Dans la pénombre ce matin-là, je distingue bien les cartes postales envoyés par les copines lors des étés que je ne passais jamais ailleurs qu'ici, les cartes de voeux des correspondantes anglo-saxonnes avec leurs paillettes, les photos des Beatles en hiver, en automne, une photo noir et blanc des types de Radiohead, époque OK computer, le portrait de Rimbaud démultiplié (je les collectionnais), des publicités début de siècle pour du chocolat, des biscuits, Anna Mouglalis dans des tissus russes, l'affiche de L'âge des possibles, et celle d' A bout de souffle (il y a d'ailleurs aussi une photo où Godard est en grande discussion avec Belmondo et Seberg qui a noué un petit foulard à pois autour de son gracieux visage), Tintin, le Tricheur à l'as de carreau, des nymphea ad nauseam, Albert Einstein.
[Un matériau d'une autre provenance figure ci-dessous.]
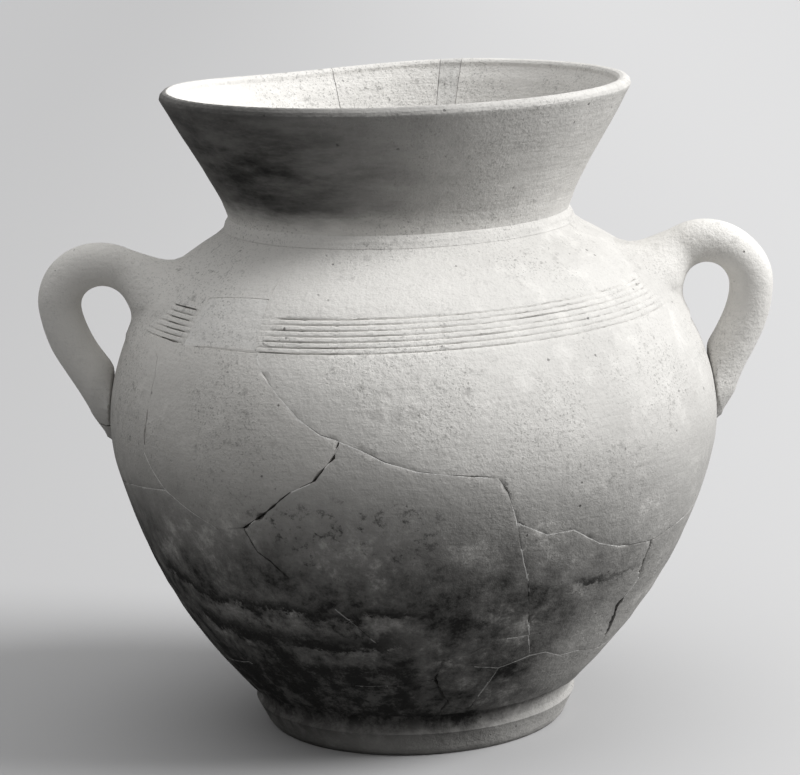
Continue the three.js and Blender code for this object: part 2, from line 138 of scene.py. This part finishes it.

J'entends mon père descendre pourtant sur le pointe des pieds l'escalier en bois. Il va chercher des croissants, du pain frais, mais pas à la boulangerie d'à côté non tu comprends ils ont changé de propriétaire, tout est trop salé maintenant. Force est de constater que les tartines une heure plus tard, avec leur beurre salé et leur confiture de myrtilles seront délicieuses malgré la conversation laborieuse, mais c'est normal, on n'est pas encore bien réveillé.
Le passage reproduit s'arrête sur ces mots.